Give the listing again in full, exactly as written.

*-*-*

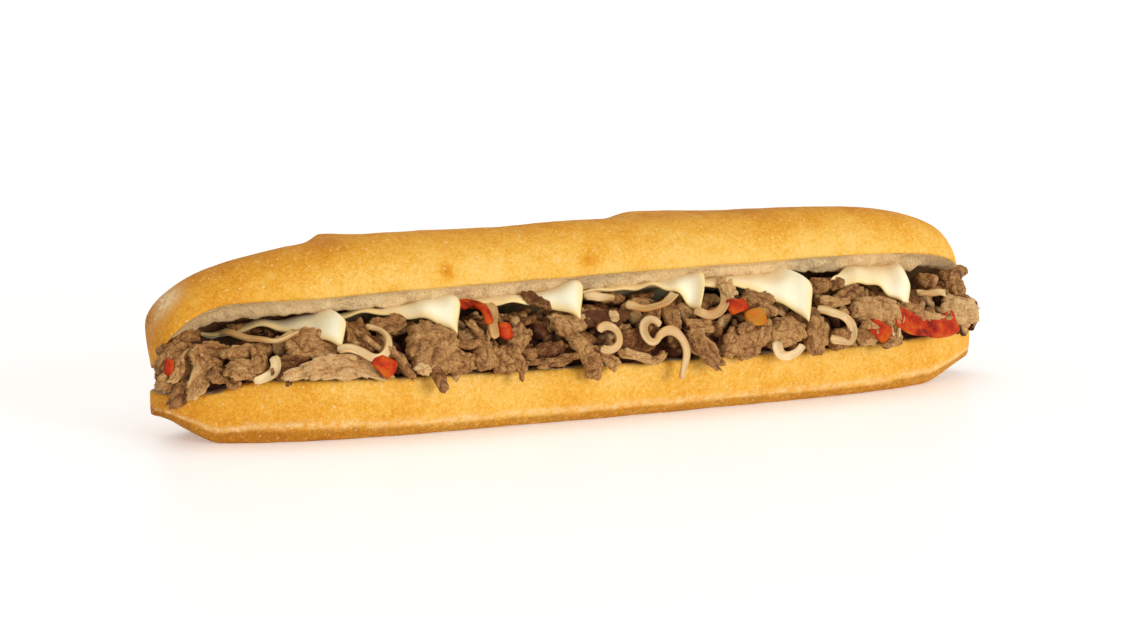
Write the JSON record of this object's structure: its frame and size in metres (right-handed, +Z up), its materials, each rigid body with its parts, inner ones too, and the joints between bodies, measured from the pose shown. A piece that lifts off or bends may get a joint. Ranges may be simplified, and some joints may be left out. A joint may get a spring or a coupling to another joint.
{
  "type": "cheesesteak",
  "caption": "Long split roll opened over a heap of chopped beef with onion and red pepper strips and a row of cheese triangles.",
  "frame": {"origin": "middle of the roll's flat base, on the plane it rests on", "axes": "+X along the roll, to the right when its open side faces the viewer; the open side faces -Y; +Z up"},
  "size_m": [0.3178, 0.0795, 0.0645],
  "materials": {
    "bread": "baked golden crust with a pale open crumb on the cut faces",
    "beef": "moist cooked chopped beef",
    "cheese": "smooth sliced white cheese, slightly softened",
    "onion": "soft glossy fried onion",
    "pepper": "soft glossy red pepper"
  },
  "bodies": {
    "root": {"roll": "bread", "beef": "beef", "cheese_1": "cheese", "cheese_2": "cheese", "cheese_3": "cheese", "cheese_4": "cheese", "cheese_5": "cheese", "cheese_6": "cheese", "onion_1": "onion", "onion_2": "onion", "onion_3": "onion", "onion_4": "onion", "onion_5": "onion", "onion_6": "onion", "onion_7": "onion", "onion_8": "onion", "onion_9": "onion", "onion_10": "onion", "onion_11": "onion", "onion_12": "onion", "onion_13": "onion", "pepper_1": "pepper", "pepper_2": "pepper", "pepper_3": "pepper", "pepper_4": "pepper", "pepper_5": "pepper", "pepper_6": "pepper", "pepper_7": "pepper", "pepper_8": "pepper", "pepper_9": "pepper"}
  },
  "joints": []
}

*-*-*

## SOLVED PROBLEM:
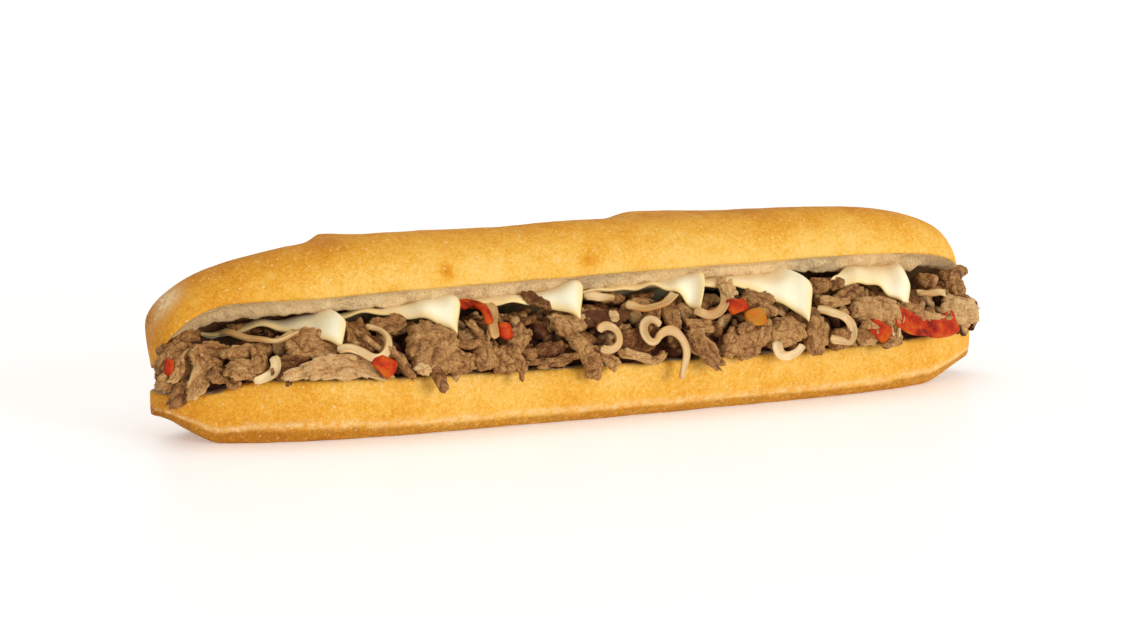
Write the JSON record of this object's structure: its frame and size in metres (right-handed, +Z up), its materials, each rigid body with its parts, inner ones too, and the joints between bodies, measured from the pose shown. A piece that lifts off or bends may get a joint. Ranges may be simplified, and some joints may be left out. A joint may get a spring or a coupling to another joint.
{
  "type": "cheesesteak",
  "caption": "Long split roll opened over a heap of chopped beef with onion and red pepper strips and a row of cheese triangles.",
  "frame": {"origin": "middle of the roll's flat base, on the plane it rests on", "axes": "+X along the roll, to the right when its open side faces the viewer; the open side faces -Y; +Z up"},
  "size_m": [0.3178, 0.0795, 0.0645],
  "materials": {
    "bread": "baked golden crust with a pale open crumb on the cut faces",
    "beef": "moist cooked chopped beef",
    "cheese": "smooth sliced white cheese, slightly softened",
    "onion": "soft glossy fried onion",
    "pepper": "soft glossy red pepper"
  },
  "bodies": {
    "root": {"roll": "bread", "beef": "beef", "cheese_1": "cheese", "cheese_2": "cheese", "cheese_3": "cheese", "cheese_4": "cheese", "cheese_5": "cheese", "cheese_6": "cheese", "onion_1": "onion", "onion_2": "onion", "onion_3": "onion", "onion_4": "onion", "onion_5": "onion", "onion_6": "onion", "onion_7": "onion", "onion_8": "onion", "onion_9": "onion", "onion_10": "onion", "onion_11": "onion", "onion_12": "onion", "onion_13": "onion", "pepper_1": "pepper", "pepper_2": "pepper", "pepper_3": "pepper", "pepper_4": "pepper", "pepper_5": "pepper", "pepper_6": "pepper", "pepper_7": "pepper", "pepper_8": "pepper", "pepper_9": "pepper"}
  },
  "joints": []
}